_SET PROBLEM_:
Locate the string "shows" in the listing below. Copy every line where it is found.

Records that describe objects
┄┄┄┄┄┄┄┄┄┄┄┄┄┄┄┄┄┄┄┄
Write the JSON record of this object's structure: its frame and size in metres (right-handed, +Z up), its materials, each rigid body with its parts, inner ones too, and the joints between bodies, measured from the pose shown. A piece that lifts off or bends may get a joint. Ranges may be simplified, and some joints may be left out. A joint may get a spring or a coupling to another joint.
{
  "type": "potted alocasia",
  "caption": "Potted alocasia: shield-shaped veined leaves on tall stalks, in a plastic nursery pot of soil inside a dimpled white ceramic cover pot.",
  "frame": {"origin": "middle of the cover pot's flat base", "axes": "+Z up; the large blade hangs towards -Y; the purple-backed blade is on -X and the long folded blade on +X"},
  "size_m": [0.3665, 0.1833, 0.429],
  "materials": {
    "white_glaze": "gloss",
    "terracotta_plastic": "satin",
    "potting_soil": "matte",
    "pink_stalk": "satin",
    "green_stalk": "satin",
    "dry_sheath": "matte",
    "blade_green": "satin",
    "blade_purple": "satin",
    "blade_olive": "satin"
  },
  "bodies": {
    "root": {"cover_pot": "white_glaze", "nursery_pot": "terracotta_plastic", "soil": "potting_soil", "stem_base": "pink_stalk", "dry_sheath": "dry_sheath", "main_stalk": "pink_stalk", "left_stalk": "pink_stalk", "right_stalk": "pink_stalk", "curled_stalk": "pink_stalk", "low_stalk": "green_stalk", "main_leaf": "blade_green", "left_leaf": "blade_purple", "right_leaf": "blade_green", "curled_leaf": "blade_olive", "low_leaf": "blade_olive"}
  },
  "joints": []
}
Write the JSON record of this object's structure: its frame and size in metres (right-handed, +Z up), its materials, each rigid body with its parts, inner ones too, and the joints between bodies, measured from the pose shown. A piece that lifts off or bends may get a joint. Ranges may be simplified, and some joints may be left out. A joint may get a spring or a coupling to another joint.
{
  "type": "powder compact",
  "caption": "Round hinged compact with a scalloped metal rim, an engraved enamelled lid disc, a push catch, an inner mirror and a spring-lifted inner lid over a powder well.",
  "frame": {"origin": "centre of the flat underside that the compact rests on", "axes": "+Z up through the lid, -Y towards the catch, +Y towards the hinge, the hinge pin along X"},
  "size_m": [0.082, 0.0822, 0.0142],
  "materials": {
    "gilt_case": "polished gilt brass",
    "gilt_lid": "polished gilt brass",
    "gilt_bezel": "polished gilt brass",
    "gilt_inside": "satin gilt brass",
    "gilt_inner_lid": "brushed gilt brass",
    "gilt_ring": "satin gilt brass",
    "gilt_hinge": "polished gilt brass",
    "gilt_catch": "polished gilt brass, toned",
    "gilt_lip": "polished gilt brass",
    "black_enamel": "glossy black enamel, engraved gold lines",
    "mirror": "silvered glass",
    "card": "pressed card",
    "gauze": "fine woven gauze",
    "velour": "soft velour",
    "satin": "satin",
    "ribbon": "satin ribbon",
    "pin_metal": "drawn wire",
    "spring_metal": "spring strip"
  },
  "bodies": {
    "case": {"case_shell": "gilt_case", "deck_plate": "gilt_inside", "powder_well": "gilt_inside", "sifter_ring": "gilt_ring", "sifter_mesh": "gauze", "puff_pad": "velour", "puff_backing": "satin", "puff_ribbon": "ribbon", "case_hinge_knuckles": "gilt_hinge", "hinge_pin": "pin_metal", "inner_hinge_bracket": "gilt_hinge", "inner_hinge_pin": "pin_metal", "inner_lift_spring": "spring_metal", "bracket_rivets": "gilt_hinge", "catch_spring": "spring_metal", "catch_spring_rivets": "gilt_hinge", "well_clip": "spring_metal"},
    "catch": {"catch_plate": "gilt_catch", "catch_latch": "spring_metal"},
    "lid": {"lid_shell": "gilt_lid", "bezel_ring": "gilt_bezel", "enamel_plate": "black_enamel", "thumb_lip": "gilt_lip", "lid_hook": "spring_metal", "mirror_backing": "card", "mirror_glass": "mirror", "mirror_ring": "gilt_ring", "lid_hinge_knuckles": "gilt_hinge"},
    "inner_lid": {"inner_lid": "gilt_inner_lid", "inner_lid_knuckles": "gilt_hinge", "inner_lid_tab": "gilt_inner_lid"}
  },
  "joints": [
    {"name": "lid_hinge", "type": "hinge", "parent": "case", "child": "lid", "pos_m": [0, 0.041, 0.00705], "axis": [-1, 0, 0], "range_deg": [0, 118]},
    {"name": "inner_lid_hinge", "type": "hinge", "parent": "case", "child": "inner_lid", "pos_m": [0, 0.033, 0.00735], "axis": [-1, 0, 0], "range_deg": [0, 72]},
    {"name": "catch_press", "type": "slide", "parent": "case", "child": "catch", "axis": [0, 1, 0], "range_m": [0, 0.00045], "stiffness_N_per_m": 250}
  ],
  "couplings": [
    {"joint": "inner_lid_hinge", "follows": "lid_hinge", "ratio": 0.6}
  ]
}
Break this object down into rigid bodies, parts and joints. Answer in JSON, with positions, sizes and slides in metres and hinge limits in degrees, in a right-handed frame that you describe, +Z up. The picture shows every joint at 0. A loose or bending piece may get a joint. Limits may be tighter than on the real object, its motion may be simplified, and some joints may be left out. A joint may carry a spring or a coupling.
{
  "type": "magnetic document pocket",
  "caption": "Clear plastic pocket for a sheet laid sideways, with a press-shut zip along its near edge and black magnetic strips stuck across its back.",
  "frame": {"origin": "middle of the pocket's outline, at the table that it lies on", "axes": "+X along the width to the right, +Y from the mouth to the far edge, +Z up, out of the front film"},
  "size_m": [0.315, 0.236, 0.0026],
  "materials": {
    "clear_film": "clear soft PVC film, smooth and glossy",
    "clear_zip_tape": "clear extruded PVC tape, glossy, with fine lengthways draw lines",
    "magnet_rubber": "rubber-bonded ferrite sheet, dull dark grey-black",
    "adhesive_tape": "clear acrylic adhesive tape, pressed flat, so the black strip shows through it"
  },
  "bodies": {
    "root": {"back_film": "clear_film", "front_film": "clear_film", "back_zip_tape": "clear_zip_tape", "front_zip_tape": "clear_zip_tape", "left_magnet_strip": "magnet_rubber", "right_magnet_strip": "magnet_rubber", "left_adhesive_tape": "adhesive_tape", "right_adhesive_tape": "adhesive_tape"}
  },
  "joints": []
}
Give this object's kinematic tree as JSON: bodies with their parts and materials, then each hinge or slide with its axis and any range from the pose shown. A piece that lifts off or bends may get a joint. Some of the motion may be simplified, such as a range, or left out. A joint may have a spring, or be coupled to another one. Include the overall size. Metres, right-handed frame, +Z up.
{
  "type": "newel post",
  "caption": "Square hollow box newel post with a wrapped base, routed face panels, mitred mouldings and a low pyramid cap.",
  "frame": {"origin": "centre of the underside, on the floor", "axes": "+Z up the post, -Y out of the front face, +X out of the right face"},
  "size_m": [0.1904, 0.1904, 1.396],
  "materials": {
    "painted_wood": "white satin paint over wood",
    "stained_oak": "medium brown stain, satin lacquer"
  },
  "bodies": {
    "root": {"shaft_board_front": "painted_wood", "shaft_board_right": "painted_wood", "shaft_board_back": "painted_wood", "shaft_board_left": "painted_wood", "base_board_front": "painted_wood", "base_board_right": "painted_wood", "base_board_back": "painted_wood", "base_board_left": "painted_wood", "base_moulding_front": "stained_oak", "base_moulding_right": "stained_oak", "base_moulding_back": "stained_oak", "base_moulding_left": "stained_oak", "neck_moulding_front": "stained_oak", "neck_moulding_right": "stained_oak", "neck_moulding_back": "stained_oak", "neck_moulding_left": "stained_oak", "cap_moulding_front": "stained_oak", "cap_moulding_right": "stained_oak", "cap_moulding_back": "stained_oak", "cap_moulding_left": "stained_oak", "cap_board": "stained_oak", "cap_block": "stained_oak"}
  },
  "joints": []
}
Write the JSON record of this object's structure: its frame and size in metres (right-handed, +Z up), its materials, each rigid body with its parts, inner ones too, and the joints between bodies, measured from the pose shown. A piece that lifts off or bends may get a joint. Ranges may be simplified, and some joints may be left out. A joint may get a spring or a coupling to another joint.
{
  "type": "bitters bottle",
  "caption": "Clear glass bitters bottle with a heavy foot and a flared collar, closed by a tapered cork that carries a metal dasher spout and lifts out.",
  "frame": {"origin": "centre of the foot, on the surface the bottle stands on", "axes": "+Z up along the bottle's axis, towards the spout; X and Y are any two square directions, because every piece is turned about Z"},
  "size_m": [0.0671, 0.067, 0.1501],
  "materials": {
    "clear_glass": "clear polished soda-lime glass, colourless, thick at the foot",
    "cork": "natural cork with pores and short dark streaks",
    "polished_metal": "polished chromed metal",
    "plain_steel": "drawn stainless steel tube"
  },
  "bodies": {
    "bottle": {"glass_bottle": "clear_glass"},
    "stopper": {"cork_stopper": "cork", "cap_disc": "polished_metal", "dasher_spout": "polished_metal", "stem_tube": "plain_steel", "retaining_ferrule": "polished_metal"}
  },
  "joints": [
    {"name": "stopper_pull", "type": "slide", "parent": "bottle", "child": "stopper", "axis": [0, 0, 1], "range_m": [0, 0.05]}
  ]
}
┄┄┄┄┄┄┄┄┄┄┄┄┄┄┄┄┄┄┄┄
_SOLUTION TO THIS TASK_:
Break this object down into rigid bodies, parts and joints. Answer in JSON, with positions, sizes and slides in metres and hinge limits in degrees, in a right-handed frame that you describe, +Z up. The picture shows every joint at 0. A loose or bending piece may get a joint. Limits may be tighter than on the real object, its motion may be simplified, and some joints may be left out. A joint may carry a spring or a coupling.
    "adhesive_tape": "clear acrylic adhesive tape, pressed flat, so the black strip shows through it"